Academic Leading with a Focus on Student Learning
Few people would deny that universities are becoming increasingly complex educational environments due to significant changes in the nature of academic work (e.g., digitalisation of work and learning, educational administration, changing faculty values[1]) and to changing societal expectations. Those in university leadership roles face challenges and opportunities amidst this complexity, especially regarding responsibilities associated with student learning. The capacity of leaders and managers to respond is arguably affected by the arrangements and practices embedded within their own universities. Understanding these challenges and opportunities, and how current arrangements and practices contribute to or limit them, is central for finding sustainable ways of meeting educational responsibilities and supporting leading for student learning.
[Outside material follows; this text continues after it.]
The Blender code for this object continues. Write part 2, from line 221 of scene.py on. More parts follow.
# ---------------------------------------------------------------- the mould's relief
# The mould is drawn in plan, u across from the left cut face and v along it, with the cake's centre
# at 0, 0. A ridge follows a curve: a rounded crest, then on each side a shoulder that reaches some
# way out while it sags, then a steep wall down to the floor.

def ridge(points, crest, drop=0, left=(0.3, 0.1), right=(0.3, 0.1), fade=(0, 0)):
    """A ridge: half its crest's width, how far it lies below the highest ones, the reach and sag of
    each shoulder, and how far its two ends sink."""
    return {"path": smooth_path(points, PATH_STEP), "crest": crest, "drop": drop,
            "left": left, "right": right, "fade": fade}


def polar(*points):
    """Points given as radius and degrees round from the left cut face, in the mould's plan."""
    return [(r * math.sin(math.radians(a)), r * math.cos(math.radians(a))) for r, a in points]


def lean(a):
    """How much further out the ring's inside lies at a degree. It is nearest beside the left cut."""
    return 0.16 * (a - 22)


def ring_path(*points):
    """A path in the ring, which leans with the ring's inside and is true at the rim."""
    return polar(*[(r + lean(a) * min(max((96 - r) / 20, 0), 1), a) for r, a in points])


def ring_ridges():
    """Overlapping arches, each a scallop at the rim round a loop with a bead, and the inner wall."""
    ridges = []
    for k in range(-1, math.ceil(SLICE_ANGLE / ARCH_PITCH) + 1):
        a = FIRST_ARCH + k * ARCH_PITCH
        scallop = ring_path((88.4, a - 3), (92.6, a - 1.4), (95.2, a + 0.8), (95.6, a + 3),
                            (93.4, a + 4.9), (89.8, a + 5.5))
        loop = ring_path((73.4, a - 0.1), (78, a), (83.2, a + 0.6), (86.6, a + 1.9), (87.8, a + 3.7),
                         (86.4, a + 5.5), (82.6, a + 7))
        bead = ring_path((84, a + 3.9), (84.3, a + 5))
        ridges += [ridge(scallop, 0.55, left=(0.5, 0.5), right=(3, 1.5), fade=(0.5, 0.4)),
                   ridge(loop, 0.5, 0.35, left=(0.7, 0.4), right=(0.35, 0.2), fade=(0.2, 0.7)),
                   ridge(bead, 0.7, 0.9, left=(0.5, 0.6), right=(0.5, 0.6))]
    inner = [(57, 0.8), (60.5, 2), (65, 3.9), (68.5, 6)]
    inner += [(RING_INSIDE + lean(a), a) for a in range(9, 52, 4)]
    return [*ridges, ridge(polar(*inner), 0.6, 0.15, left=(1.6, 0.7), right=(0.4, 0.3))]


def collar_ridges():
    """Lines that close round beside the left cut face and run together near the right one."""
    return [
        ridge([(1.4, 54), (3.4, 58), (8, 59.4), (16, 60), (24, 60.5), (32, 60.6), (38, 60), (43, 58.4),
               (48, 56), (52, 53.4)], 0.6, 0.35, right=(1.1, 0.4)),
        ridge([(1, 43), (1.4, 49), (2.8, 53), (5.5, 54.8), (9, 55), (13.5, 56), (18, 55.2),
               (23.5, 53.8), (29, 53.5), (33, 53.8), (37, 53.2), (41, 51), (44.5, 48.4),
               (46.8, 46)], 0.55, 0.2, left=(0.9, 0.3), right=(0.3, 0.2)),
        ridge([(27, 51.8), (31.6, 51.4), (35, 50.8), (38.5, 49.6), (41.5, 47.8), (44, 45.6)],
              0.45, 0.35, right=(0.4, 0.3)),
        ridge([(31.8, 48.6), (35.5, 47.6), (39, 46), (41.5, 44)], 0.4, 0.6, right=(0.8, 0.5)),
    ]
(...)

This paper explores one university’s efforts to enhance academic leading with a focus on student learning, and to understand the site-based arrangements and practices affecting the practices of leading. These goals underpinned a series of four seminars on ‘Academic leading – with a focus on student learning’ developed for staff in management positions. The seminars were inquiry-focused, generating participant artefacts (e.g., diagrams, PowerPoint presentations, notes) that were used to inform seminar discussions. This material was also analysed to form the basis of this paper. Both the seminars and analysis were theoretically framed by the ‘theory of practice architectures’ and ‘ecologies of practices’[2]. According to the theory, practices are shaped by three kinds of overlapping arrangements: Cultural-discursive arrangements such as discourses and languages affect what is possible to say in and about practice (e.g., deficit discourses, critical discourses, discipline-specific discourses, languages). Material economic-arrangements – material, technological, financial, organisational, and other resources – affect what it is possible to do in practice (e.g., buildings, schedules, workload calculators, funding). Social-political arrangements are arrangements that affect the ways in which it is possible for people to relate to others (and things and places) in practice (e.g., organisational rules, mandates, solidarities, hierarchies). These arrangements form the practice architectures of practices like leading, teaching, and learning.
The analysis highlighted, from a cultural-discursive perspective, the need for explicitly focussing on the learning environment in everyday activities, and for clear articulation of goals and visions on both institutional and departmental levels. These are important for the emergence of shared understandings needed for growth in the area of student learning. From a material-economic perspective, analysis also pointed to the need for opportunities (i.e., time) for staff to reflect in organised ways on their practice and engage in professional learning activities, and for managers to engage in strategic development. This means looking closely at minimising activities and reorienting arrangements that take up time that could otherwise be spent on developing good pedagogical work (e.g., administrative tasks). From a social-political perspective, the analysis emphasised the need for building trusting, productive staff relations within and between departments, academies, and administration.
The paper invites discussion of the issues raised and consideration of how these issues resonate with educational environments in other universities and how they are being, or might be, addressed. It raises the question of how we can more effectively and sustainably support leading for student learning given the challenges and complexities of academic environments, by creating new practice architectures or by reorienting existing ones that constrain leading and professional learning in unhelpful ways.
[1] Slaughter, S., and Leslie, L., L. (1997). Academic Capitalism. Politics, Policies and the Entrepreneurial University. Baltimore, Maryland USA: John Hopkins University Press.
[2] Kemmis, S., Wilkinson, J., Edwards-Groves, C., Hardy, I., Grootenboer, P., & Bristol, L. (2014). Changing practices, changing education. Singapore: Springer.